▶ DIRECTIONS: Write out all lines holding the word "with".

++++ SUPPLIED INFORMATION ++++

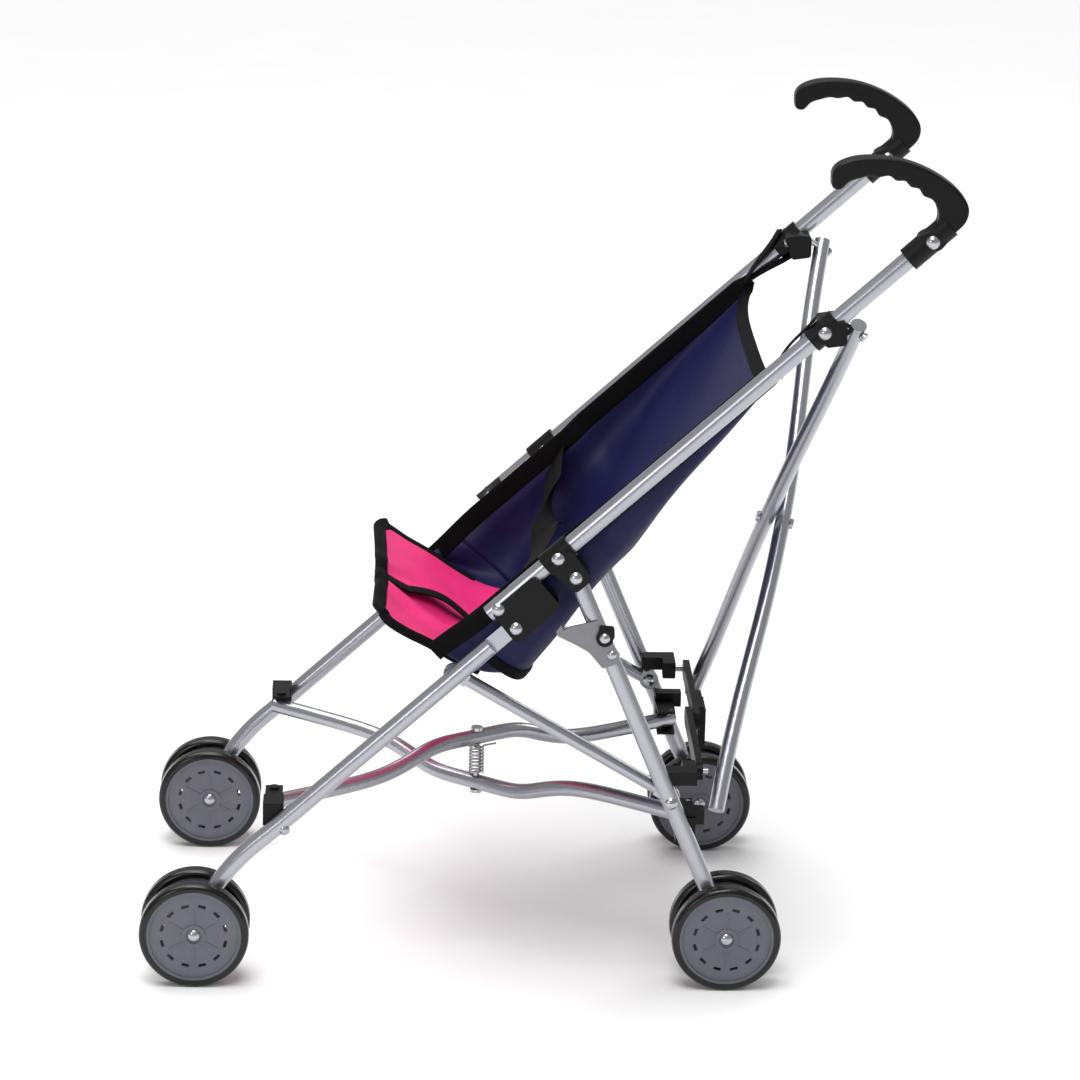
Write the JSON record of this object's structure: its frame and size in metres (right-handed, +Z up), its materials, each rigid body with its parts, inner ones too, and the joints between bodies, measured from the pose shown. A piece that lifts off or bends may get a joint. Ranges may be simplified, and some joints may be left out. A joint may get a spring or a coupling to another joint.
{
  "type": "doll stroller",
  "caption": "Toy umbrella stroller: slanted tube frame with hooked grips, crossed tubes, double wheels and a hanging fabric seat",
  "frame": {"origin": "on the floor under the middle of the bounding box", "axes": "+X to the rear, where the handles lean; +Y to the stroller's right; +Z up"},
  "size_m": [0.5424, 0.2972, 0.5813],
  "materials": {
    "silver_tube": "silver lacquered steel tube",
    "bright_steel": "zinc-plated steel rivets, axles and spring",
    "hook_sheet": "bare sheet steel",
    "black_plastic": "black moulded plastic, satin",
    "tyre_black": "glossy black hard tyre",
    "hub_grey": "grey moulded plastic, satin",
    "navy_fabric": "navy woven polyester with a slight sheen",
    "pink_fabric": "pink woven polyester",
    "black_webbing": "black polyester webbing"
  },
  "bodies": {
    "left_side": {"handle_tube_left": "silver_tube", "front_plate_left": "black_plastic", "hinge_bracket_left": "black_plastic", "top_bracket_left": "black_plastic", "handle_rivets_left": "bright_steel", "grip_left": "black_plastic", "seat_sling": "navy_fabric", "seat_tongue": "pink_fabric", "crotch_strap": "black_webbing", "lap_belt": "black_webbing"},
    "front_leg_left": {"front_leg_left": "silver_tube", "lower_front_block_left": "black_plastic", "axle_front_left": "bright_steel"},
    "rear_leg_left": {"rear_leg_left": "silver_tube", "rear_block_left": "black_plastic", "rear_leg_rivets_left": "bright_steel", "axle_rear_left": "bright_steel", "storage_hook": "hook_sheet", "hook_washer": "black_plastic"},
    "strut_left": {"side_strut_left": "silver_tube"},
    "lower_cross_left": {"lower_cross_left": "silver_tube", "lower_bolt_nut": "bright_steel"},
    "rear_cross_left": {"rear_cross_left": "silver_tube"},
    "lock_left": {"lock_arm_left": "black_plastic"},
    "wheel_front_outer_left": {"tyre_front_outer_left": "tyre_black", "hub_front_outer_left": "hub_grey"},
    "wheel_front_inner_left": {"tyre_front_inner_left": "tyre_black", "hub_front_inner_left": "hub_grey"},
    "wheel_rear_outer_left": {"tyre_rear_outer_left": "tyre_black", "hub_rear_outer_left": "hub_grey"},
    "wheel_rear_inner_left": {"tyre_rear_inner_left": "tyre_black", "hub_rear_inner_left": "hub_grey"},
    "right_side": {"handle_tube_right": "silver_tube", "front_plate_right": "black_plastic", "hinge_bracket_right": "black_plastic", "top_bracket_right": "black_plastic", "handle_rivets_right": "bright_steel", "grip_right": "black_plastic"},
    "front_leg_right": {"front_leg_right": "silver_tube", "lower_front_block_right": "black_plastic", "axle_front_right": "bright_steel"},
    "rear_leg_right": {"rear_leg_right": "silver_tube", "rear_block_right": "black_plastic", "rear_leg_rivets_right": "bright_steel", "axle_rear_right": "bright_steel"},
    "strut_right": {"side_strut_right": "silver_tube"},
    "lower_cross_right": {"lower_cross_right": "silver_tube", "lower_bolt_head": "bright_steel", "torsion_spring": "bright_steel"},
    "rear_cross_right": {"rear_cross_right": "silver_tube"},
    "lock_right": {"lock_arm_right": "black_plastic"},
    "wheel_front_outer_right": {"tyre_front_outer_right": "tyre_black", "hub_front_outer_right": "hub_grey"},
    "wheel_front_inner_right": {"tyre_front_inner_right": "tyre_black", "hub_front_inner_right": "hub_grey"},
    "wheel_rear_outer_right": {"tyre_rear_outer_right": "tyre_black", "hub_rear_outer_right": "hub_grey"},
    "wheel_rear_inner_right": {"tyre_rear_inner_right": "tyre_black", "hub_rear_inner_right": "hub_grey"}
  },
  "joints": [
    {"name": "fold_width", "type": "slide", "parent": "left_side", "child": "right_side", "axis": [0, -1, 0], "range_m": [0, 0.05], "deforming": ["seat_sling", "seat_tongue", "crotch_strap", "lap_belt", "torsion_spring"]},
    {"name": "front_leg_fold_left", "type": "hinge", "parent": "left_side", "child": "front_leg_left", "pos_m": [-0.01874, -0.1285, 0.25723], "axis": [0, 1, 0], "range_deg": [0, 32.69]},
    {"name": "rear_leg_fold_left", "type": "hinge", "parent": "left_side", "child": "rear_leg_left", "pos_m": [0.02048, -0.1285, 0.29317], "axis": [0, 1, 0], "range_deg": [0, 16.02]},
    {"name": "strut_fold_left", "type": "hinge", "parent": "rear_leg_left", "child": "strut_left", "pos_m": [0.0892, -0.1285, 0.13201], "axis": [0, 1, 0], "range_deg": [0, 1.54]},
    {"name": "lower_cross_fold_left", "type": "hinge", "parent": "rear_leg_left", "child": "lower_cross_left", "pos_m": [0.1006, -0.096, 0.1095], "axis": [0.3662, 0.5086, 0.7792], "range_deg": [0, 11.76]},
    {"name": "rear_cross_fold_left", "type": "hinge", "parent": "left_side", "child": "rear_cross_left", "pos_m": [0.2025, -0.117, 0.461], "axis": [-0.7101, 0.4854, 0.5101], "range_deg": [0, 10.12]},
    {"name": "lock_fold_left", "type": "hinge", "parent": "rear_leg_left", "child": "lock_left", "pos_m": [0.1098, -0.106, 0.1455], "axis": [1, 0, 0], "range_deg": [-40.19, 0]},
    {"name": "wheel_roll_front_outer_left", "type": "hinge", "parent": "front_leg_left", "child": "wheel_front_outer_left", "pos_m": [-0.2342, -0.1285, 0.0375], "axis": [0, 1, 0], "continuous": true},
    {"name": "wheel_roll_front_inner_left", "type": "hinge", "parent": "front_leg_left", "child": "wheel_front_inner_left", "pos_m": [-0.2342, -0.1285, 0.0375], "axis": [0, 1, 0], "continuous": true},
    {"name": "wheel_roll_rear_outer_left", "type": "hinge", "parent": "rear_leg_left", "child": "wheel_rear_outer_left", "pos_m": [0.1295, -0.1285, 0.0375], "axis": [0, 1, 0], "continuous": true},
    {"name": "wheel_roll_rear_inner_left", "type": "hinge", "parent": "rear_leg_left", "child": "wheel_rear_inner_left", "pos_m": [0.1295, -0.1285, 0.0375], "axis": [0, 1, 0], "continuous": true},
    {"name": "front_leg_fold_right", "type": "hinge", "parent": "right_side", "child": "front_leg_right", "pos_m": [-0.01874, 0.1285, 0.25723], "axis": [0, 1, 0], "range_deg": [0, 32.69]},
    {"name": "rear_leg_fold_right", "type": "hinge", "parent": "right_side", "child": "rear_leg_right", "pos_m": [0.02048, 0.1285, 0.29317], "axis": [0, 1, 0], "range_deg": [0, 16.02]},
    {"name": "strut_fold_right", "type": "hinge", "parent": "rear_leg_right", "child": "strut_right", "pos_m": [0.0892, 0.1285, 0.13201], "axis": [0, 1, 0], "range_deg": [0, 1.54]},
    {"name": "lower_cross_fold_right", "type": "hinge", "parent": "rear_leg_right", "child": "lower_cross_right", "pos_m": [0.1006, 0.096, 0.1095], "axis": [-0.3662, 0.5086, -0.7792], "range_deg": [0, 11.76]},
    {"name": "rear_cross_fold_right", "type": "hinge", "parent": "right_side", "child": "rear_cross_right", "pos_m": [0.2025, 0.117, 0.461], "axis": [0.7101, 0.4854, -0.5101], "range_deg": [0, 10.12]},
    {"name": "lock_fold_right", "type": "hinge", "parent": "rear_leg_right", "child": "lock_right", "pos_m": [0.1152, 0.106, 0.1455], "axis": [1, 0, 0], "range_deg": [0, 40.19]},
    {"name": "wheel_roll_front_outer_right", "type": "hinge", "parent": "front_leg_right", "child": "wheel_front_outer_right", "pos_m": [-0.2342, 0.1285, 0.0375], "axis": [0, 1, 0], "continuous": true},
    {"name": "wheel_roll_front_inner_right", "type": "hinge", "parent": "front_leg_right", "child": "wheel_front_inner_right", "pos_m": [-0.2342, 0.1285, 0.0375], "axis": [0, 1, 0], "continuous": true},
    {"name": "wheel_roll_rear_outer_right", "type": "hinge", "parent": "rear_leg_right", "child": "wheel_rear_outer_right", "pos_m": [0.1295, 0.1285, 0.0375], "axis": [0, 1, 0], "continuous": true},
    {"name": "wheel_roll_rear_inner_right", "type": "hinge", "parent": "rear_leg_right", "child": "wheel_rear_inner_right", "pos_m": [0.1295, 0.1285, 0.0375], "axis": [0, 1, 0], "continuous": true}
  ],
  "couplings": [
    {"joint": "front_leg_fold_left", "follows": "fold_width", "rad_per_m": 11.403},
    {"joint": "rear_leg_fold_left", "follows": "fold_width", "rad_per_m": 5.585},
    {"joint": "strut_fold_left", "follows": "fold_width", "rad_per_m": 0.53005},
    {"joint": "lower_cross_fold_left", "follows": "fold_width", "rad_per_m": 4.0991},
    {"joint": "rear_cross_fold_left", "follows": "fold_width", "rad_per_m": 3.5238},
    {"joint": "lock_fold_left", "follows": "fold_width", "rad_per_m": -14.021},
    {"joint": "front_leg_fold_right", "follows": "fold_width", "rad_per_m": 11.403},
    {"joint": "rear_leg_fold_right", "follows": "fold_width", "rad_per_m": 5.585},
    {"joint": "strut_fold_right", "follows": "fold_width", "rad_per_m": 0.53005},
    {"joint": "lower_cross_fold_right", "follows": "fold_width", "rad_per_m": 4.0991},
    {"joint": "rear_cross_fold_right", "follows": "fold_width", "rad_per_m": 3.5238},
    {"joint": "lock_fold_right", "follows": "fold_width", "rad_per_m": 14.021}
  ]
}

++++

▶ RESPONSE:
Write the JSON record of this object's structure: its frame and size in metres (right-handed, +Z up), its materials, each rigid body with its parts, inner ones too, and the joints between bodies, measured from the pose shown. A piece that lifts off or bends may get a joint. Ranges may be simplified, and some joints may be left out. A joint may get a spring or a coupling to another joint.
  "caption": "Toy umbrella stroller: slanted tube frame with hooked grips, crossed tubes, double wheels and a hanging fabric seat",
    "navy_fabric": "navy woven polyester with a slight sheen",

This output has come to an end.